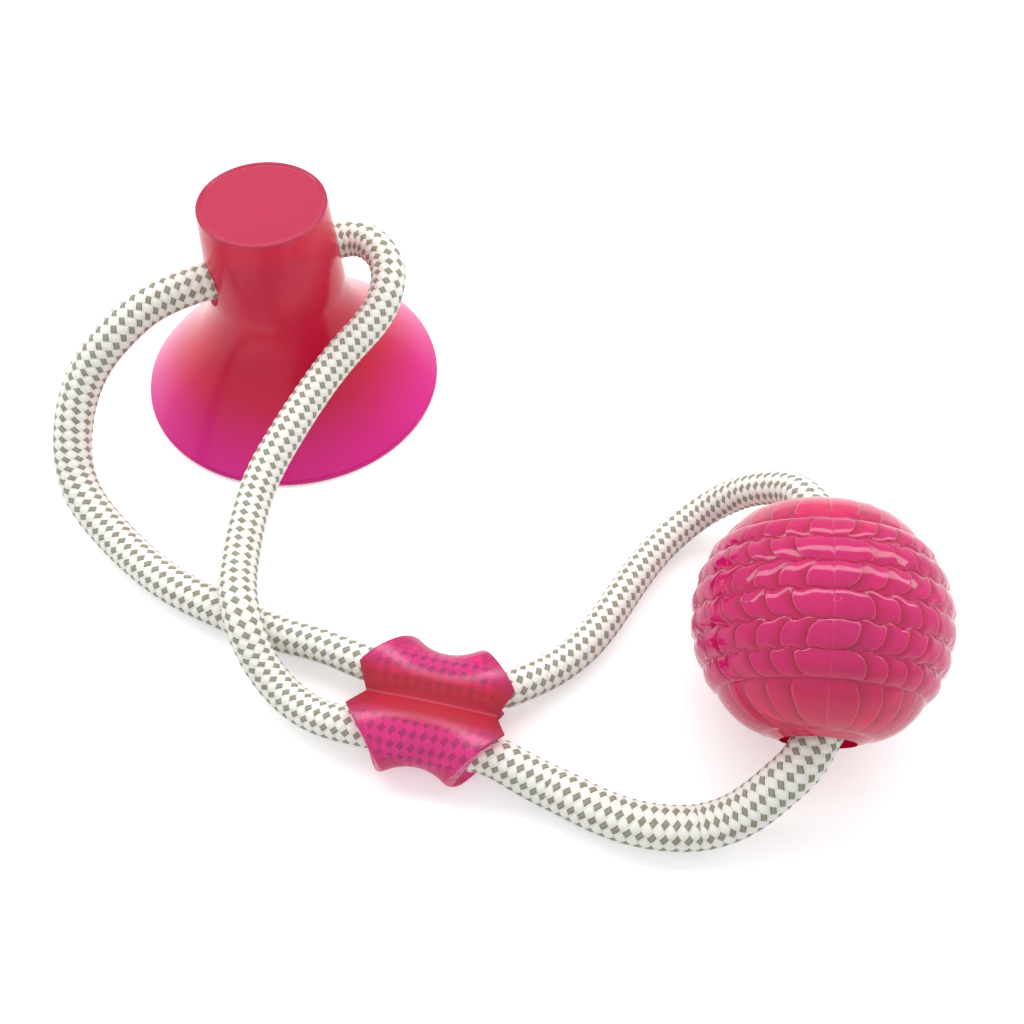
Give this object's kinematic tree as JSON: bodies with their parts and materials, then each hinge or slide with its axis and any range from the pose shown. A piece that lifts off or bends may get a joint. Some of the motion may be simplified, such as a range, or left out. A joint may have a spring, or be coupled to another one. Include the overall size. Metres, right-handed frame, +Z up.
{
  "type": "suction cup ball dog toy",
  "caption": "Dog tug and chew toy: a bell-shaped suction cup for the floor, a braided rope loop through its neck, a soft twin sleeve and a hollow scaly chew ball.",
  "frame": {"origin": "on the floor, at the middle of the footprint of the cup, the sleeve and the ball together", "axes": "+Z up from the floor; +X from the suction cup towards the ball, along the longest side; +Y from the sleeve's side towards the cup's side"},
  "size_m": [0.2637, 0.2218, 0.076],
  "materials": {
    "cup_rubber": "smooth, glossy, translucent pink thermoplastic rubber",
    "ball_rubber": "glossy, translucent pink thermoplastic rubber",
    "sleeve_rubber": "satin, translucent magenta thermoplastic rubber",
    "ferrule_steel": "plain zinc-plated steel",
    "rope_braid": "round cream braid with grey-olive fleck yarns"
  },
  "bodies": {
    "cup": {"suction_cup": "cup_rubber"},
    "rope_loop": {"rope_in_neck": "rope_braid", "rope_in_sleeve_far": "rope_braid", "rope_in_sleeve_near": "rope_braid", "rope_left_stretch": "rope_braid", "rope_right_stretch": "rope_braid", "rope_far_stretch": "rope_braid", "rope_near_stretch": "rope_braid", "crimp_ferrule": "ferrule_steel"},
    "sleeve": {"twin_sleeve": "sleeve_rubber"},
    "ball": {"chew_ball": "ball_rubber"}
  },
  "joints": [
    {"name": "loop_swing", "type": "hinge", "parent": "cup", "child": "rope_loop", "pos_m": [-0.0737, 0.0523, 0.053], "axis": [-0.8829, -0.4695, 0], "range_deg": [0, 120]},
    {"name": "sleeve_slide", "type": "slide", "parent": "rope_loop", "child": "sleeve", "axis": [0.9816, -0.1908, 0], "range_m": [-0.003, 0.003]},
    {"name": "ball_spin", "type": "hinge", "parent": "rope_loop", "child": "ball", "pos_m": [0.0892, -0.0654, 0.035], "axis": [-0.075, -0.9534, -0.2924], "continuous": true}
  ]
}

Given problem.
Word for word, quote all of the data above.

Response for this exercise.
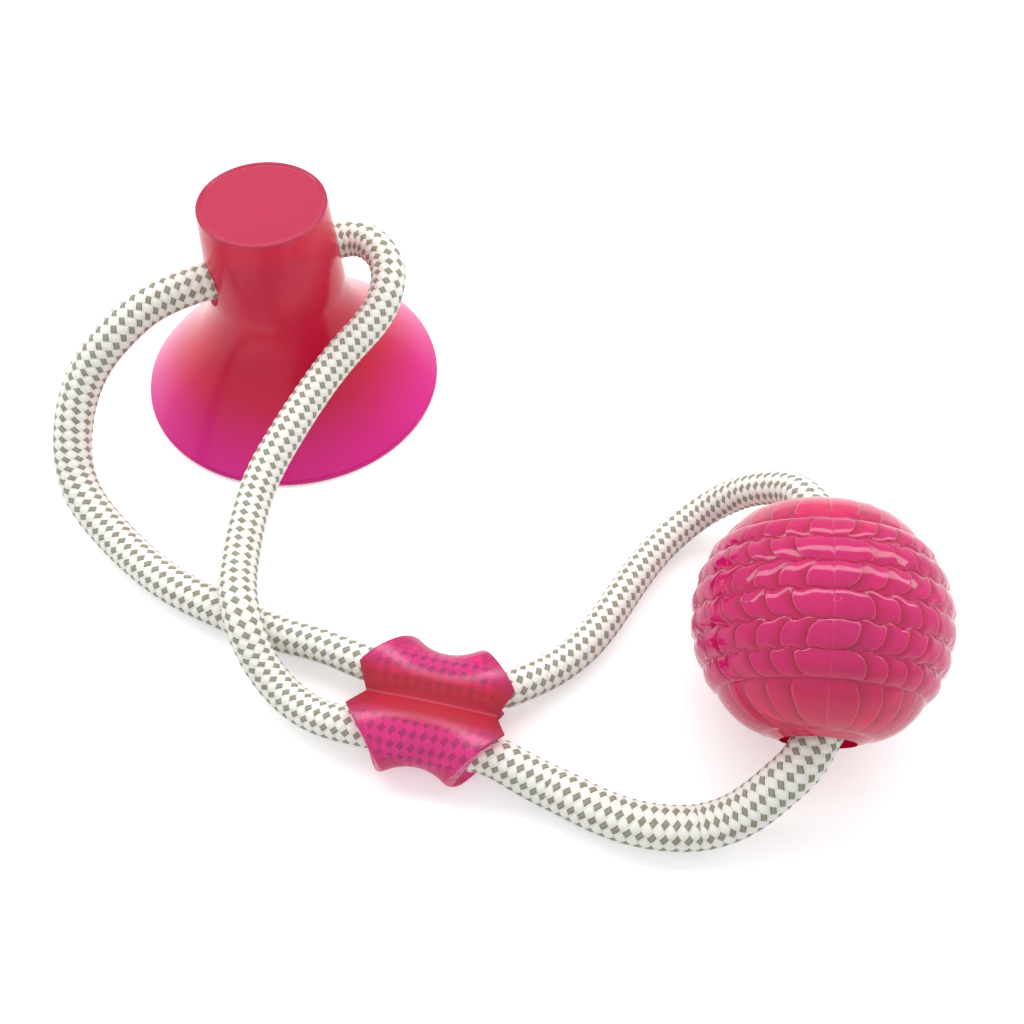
Give this object's kinematic tree as JSON: bodies with their parts and materials, then each hinge or slide with its axis and any range from the pose shown. A piece that lifts off or bends may get a joint. Some of the motion may be simplified, such as a range, or left out. A joint may have a spring, or be coupled to another one. Include the overall size. Metres, right-handed frame, +Z up.
{
  "type": "suction cup ball dog toy",
  "caption": "Dog tug and chew toy: a bell-shaped suction cup for the floor, a braided rope loop through its neck, a soft twin sleeve and a hollow scaly chew ball.",
  "frame": {"origin": "on the floor, at the middle of the footprint of the cup, the sleeve and the ball together", "axes": "+Z up from the floor; +X from the suction cup towards the ball, along the longest side; +Y from the sleeve's side towards the cup's side"},
  "size_m": [0.2637, 0.2218, 0.076],
  "materials": {
    "cup_rubber": "smooth, glossy, translucent pink thermoplastic rubber",
    "ball_rubber": "glossy, translucent pink thermoplastic rubber",
    "sleeve_rubber": "satin, translucent magenta thermoplastic rubber",
    "ferrule_steel": "plain zinc-plated steel",
    "rope_braid": "round cream braid with grey-olive fleck yarns"
  },
  "bodies": {
    "cup": {"suction_cup": "cup_rubber"},
    "rope_loop": {"rope_in_neck": "rope_braid", "rope_in_sleeve_far": "rope_braid", "rope_in_sleeve_near": "rope_braid", "rope_left_stretch": "rope_braid", "rope_right_stretch": "rope_braid", "rope_far_stretch": "rope_braid", "rope_near_stretch": "rope_braid", "crimp_ferrule": "ferrule_steel"},
    "sleeve": {"twin_sleeve": "sleeve_rubber"},
    "ball": {"chew_ball": "ball_rubber"}
  },
  "joints": [
    {"name": "loop_swing", "type": "hinge", "parent": "cup", "child": "rope_loop", "pos_m": [-0.0737, 0.0523, 0.053], "axis": [-0.8829, -0.4695, 0], "range_deg": [0, 120]},
    {"name": "sleeve_slide", "type": "slide", "parent": "rope_loop", "child": "sleeve", "axis": [0.9816, -0.1908, 0], "range_m": [-0.003, 0.003]},
    {"name": "ball_spin", "type": "hinge", "parent": "rope_loop", "child": "ball", "pos_m": [0.0892, -0.0654, 0.035], "axis": [-0.075, -0.9534, -0.2924], "continuous": true}
  ]
}